A Southwest Power Pool task force is meeting in Dallas Oct. 7 to discuss the latest version of its recommendations to improve the transmission planning process, including shortening the planning cycle, Antoine Lucas, director of planning with SPP and a member of the task force, told TransmissionHub in an Oct. 6 interview.
SPP’s Transmission Planning Improvement Task Force (TPITF) has reached consensus on several items related to the transmission planning cycle and is now working on details for how to make the changes work for the regional transmission organization (RTO), Lucas said.
The task force is responsible for developing recommendations on enhancing the transmission planning process, and up to this point it has focused on “high level” initiatives, Lucas said.
At the Oct. 7 meeting and upcoming gatherings, “we need to delve a bit more into the details and focus on the ‘how’ rather than the ‘what’” associated with those initiatives, he said.
SPP currently has a three-year planning cycle as part of its transmission development efforts, with input from various working groups and committees of the RTO. The TPITF reached a consensus that the planning cycle should be shorter, and since about April there has been agreement that 18 months is a preferred time frame, Lucas said.
The group also has acknowledged that real-time operating data does not provide enough feedback into the planning process and that stakeholder process approvals and model development can limit the frequency of the planning process, according to background material prepared for the Oct. 7 meeting.

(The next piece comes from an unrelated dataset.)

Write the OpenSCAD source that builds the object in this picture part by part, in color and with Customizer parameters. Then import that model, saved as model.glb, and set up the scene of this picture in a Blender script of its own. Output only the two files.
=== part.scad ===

The TPITF members will discuss “key components to start firming up the feasibility of the goals we have” in preparation for moving its recommendations up the SPP chain of command, Lucas said.

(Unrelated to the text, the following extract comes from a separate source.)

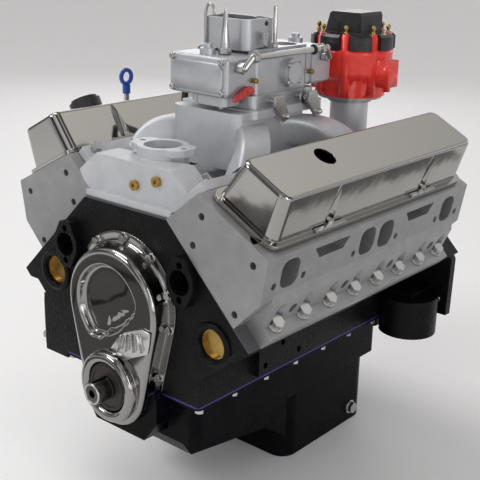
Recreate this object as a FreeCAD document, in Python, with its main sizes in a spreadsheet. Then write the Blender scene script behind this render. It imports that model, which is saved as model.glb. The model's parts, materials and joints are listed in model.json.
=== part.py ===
import FreeCAD, Part
import math
import os
import re
import Sketcher
from FreeCAD import Placement, Rotation, Vector

# Complete overhead-valve V8 engine, in millimetres.
# +X is the left bank's side, +Y runs to the rear, +Z is up. The origin is on the crankshaft's
# axis at the rear face of the block. Lengthwise places are distances forward of that face.
# In a bank, u runs outward along the deck and v runs up the cylinders from the crankshaft.

SIZES = {
    # cylinder block and its running gear
    "bore_spacing": 111.76, "bore_dia": 101.6, "stroke": 88.39, "rod_length": 144.78,
    "deck_height": 229.2, "bank_angle": 45, "bank_offset": 22.35, "block_length": 518,
    "first_pin_back": 77.5, "stick_boss_r": 9, "cylinder_foot": 78, "cam_height": 114.83,
    "rail_half": 132,
    "rail_step": 12, "jacket_out": 66, "deck_out": 78, "deck_in": 62, "deck_lip": 15,
    "gallery_top": 150, "gallery_in": 97, "valley_floor": 155, "valley_half": 15,
    "end_wall": 17, "end_wall_top": 243, "web_thick": 22, "last_web_front": 61,
    "case_half": 118, "case_top": 86, "main_dia": 62.2, "main_seat_dia": 67.08,
    "pin_dia": 53.3, "cam_seat_dia": 50.8, "cam_journal_dia": 47.4, "run_gap": 0.05,
    "seat_gap": 0.05, "flange_half": 212, "flange_thick": 14, "flange_top": 226,
    "lifter_dia": 21.4, "boss_u": 70, "boss_dia": 22,
    "pump_pad_x": 109, "pump_pad_z": 172, "pump_bolt_rise": 23, "pump_pad_thick": 13,
    "pump_port_dia": 34, "pump_port_deep": 30, "pump_pad_bolt_dia": 9.6, "core_plug_dia": 41.3,
    "core_left_x": 155, "core_left_z": 98, "core_right_x": 146, "core_right_z": 122,
    "core_side_v": 165, "core_depth": 8, "filter_x": 168, "filter_back": 58,
    "filter_dia": 92, "filter_low": -22, "filter_high": 40, "mount_pad_x": 142,
    "mount_pad_back": 355, "mount_pad_half": 52, "mount_pad_low": 8, "mount_pad_high": 54,
    "fuel_pad_x": 182, "fuel_pad_back": 483, "fuel_pad_half": 31,
    "head_bolt_dia": 11, "bolt_gap": 0.3, "bell_hole_dia": 10.4,
    # heads, covers and what sits on them
    "gasket_thick": 1, "head_length": 478, "head_in": 118.8, "head_foot": 42.5,
    "head_knee_v": 287.5, "head_knee_u": 42, "rail_out_u": 7.8, "rail_out_v": 336.3,
    "rail_in_u": 112, "rail_in_v": 299.5, "ledge_out": 79, "ledge_top": 250,
    "ledge_back": 22, "ledge_bolt_u": 62, "mid_bolt_u": 20, "spot_v": 288, "spot_r": 12,
    "chamber_dia": 92, "chamber_deep": 10, "valve_tilt": 23, "valve_u": 4, "valve_v": 247,
    "valve_half": 20, "intake_valve_dia": 45, "exhaust_valve_dia": 36, "stem_dia": 8.6,
    "stem_length": 100, "spring_r": 16, "spring_low": 64, "plug_hole_dia": 14, "exhaust_wide": 36,
    "exhaust_tall": 38, "siamese_half": 22.5, "outer_port": 189.5, "intake_port_half": 16,
    "intake_port_wide": 26, "intake_port_tall": 50, "rocker_well": 18, "cover_flange_half": 56,
    "cover_flange_long": 228, "cover_flange_thick": 5, "cover_base_half": 49,
    "cover_top_half": 38.5, "cover_base_long": 222, "cover_top_long": 219, "cover_high": 65,
    "cover_gasket_thick": 3, "notch_reach": 112, "notch_r": 9, "vent_in": 9, "vent_reach": 92,
    "breather_reach": 125, "grommet_dia": 31, "pushrod_tip_u": 86, "pushrod_tip_v": 333,
    "pushrod_dia": 8, "lifter_long": 44,
    # intake manifold and carburettor
    "intake_foot": 246, "valley_seal_half": 78, "valley_plate_half": 80, "plenum_half": 62,
    "plenum_front": 370, "plenum_rear": 215,
    "pad_thick": 12, "pad_half_x": 70, "pad_half_y": 80, "runner_wide": 66, "runner_tall": 46,
    "spark_boss_r": 30, "base_thick": 18, "metering_thick": 12, "main_body_half": 58,
    "horn_half": 42, "horn_front": 330, "horn_rear": 268, "choke_z": 452, "choke_half": 27,
    "choke_corner": 12,
    "tube_x": 68, "tube_z": 430,
    "intake_flange_thick": 13, "intake_half": 222, "intake_gasket_thick": 1,
    "pad_top": 357, "carb_back": 264, "thermostat_back": 448, "thermostat_top": 318,
    "thermostat_dia": 52, "bore_primary": 40, "barrel_x": 27, "barrel_y": 33,
    "carb_half_wide": 53, "diaphragm_back": 246, "diaphragm_z": 399, "diaphragm_r": 20,
    "bowl_face": 118, "bowl_low": 376, "pump_body_deep": 13, "bowl_high": 430,
    "throttle_z": 366, "throttle_dia": 8, "horn_top": 476, "body_top": 436,
    # timing drive, front cover and sump
    "chain_pitch": 9.525, "crank_teeth": 21, "cam_teeth": 42, "sprocket_front": 529.5,
    "sprocket_thick": 5.5, "tooth_rise": 1.0, "cover_round_z": 119, "cover_round_r": 80,
    "cover_neck_r": 52,
    "cover_lip": 14, "cover_foot": 10, "cover_front": 545, "cover_wall": 3, "seal_front": 560,
    "snout_dia": 31.6, "snout_step": 0.3, "snout_front": 584, "seal_dia": 68,
    "pan_gasket_thick": 2.5,
    "pan_half": 116, "pan_front": 506, "lip_front": 535, "lip_half": 72, "tray_low": 72,
    "sump_half": 100, "sump_front": 285, "hump_half": 66, "hump_low": 62, "well_low": 128,
    "well_rear": 38, "rail_bolt_x": 125, "rail_bolt_dia": 6.4, "front_seal_r": 56,
    "pump_top": 90, "pump_r": 20, "pan_flange_thick": 3, "pan_wall": 2.5, "sump_low": 193,
    "pan_rear": 16, "sump_rear": 66, "cap_bolt_x": 46, "cap_bolt_dia": 11, "cap_deep": 48,
    "cap_half": 62, "bearing_wide": 20, "cheek_r": 33, "weight_r": 74, "cheek_gap": 1,
    "pin_half": 24, "wrist_dia": 23.54, "crown_rise": 39.6, "skirt_drop": 21, "rod_wide": 21.8,
    "lobe_base_r": 17, "lobe_reach": 17.4, "lobe_nose_r": 6, "lobe_wide": 10, "pump_drive_dia": 7,
    "pilot_dia": 27.8, "pilot_deep": 22, "crank_flange_dia": 112, "crank_bolt_circle": 90.9,
    # distributor
    "spark_x": 36, "spark_back": 65.5, "spark_tail_dia": 30, "spark_base_z": 336,
    "rotor_shaft_dia": 12, "spark_body_low": 347, "spark_gear_r": 12.5, "rotor_top": 408,
    "stick_x": 270, "stick_back": 261, "stick_top": 330, "stick_foot_z": 22, "coil_top": 474,
    "spark_cap_high": 420, "spark_rim_high": 443, "spark_cap_dia": 131, "tower_r": 8,
    "coil_half_x": 33, "coil_half_y": 29,
}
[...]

The task force likely will send recommendations to SPP’s Market Operations Policy Committee, though some of the details could go to other groups within SPP, he said.

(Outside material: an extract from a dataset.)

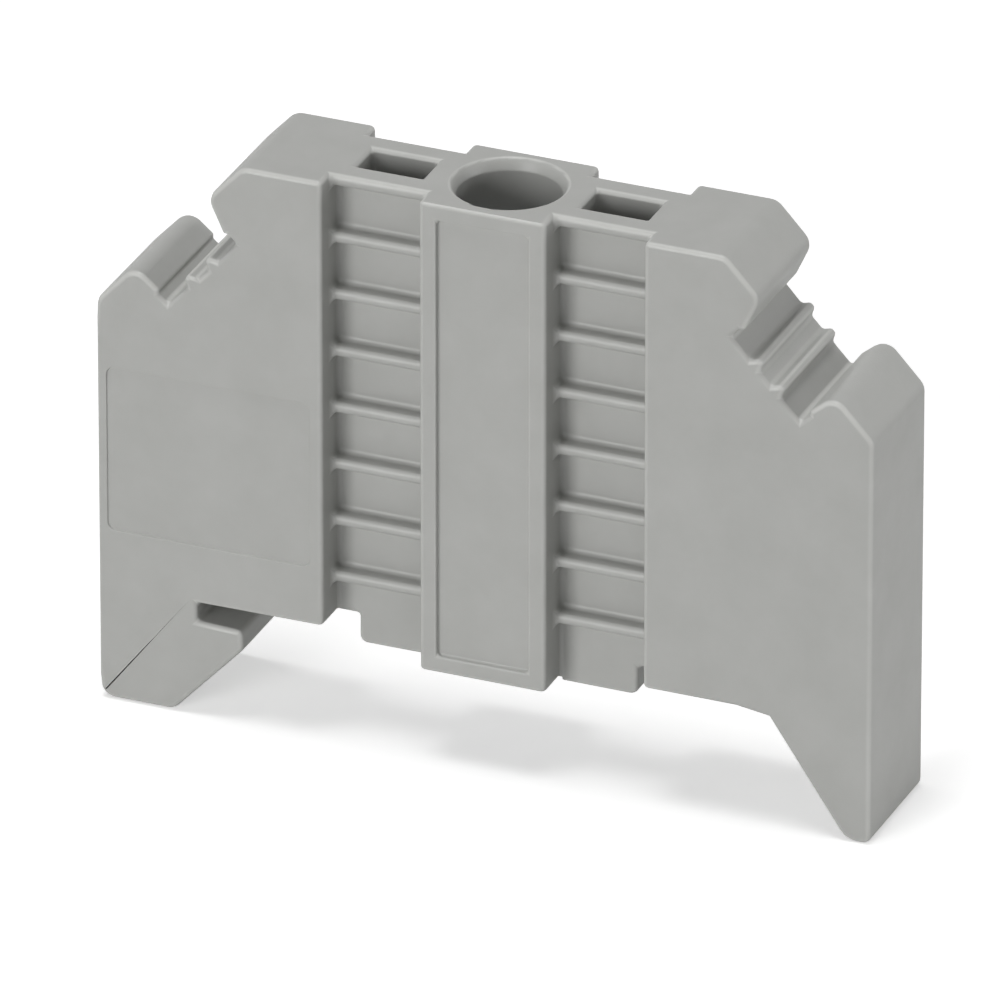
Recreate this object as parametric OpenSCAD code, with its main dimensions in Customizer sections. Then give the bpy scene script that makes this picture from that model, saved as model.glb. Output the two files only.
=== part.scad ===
// Screw-down end stop for a top-hat mounting rail: a moulded housing, its clamping screw and the screw's nut.
// The origin is on the screw's axis, at mid-thickness, in the plane of the rail's lips.
// X runs across the rail, Y along it and Z away from it. All sizes are in millimetres.

/* [Rail] */
// Width of the rail over its lips
rail_w = 35; // [33:0.5:36]
// Thickness of the rail's sheet
rail_t = 1; // [0.8:0.1:1.3]
// Depth of the rail from the top of its lips to its back
rail_depth = 7.5; // [7:0.5:9]

/* [Body] */
// Length across the rail
body_l = 49; // [48:0.5:54]
// Thickness along the rail
body_t = 8.4; // [8:0.1:12]
// Height of the top face above the rail's lips
top_z = 29.1; // [27:0.1:34]

/* [Column round the screw] */
// Width of the column
column_w = 8; // [7.8:0.1:9.5]
// How far the column reaches below the rail's lips
column_foot = 1.6; // [0.5:0.1:2.5]
// Margin between the column's edges and the sunk panel on its faces
panel_margin = 1.1; // [0.6:0.1:1.6]
// Depth of the sunk panel
panel_depth = 0.35; // [0.1:0.05:0.5]

/* [Ribbed fields] */
// Width of each ribbed field beside the column
field_w = 6.15; // [5.5:0.05:7]
// Depth of a field's floor below the faces
field_depth = 2.4; // [1.8:0.1:2.6]
// Depth of the ribs' tips below the faces
rib_depth = 1.35; // [0.6:0.05:1.7]
// Number of ribs in a field
rib_count = 7; // [3:1:7]
// Distance from rib to rib
rib_pitch = 3.7; // [2.4:0.05:3.75]
// Thickness of a rib
rib_t = 0.7; // [0.5:0.05:1.2]
// Height of the bar that closes a field at the top
top_bar_h = 0.8; // [0.5:0.1:1.5]
// Width of the moulding pocket inside each field
pocket_w = 4.2; // [3:0.1:5]
// Wall between the pocket and a field's floor
pocket_wall = 0.55; // [0.4:0.05:0.8]
// Depth of the moulding pocket
pocket_depth = 24; // [10:1:25]
// How far the tongue under each field reaches below the rail's lips
tongue_foot = 1.9; // [0.5:0.1:2.5]
// Distance from the tongue's edge to the field's outer edge
tongue_inset = 1.3; // [0.8:0.1:2]

/* [Marker grooves] */
// Width of the marker strip's seat
marker_w = 6.5; // [5.5:0.1:6.6]
// Angle of the seat below the horizontal
groove_tilt = 47; // [44:1:49]
// Distance of the seat's upper corner from the body's end
groove_from_end = 9; // [8.5:0.1:10]
// Distance of the seat's upper corner below the top face
groove_drop = 5.1; // [4.7:0.1:6]
// Height of the catching lips above the seat
lip_h = 1; // [0.8:0.05:1.3]
// How far each lip overhangs the seat
lip_over = 0.3; // [0.1:0.05:0.5]
// Height of the two ridges on the seat
ridge_h = 0.6; // [0.3:0.05:0.8]
// Width of a ridge at its foot
ridge_w = 0.9; // [0.7:0.05:1.2]
// Distance between the ridges' centres
ridge_spacing = 1.95; // [1.5:0.05:2.4]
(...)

The task force hopes to send recommendations to the committee by January 2016, and while “there is a lot of work still to be done” to reach that goal, “the group is committed to pursuing these items,” Lucas said.
Besides shortening the planning cycle, the recommendations may include ways to gain efficiencies or expedite the process, such as having SPP staff and stakeholders work on items in parallel with each other rather than sequentially, which can produce bottlenecks and drag out the process, Lucas said.
Maintaining an economical, optimized transmission system is one of the four principles of SPP’s strategic plan – with the others being enhancing member value and affordability, reliability assurance and enhancing and optimizing interdependent systems.
Lucas said that the task force is focusing on opportunities to improve transmission planning by making the process quicker, bigger – that is, having a larger scope with future possibilities – and better by “honing in on the quality of data we’re using.”
As of Oct. 1, SPP has a larger footprint following the addition of the Integrated System (IS) that is made up of the Western Area Power Administration’s (Western) Upper Great Plains Region, Basin Electric Power Cooperative and Heartland Consumers Power District.
Anticipating that addition, Western has had a representative on the task force for some time and the group has been practicing gathering data and including the IS in various assessments, Lucas said, adding, “It’s been a pretty smooth transition.”
The TPITF will continuously strive to improve the transmission planning process so that SPP can fulfill its mission, Lucas concluded.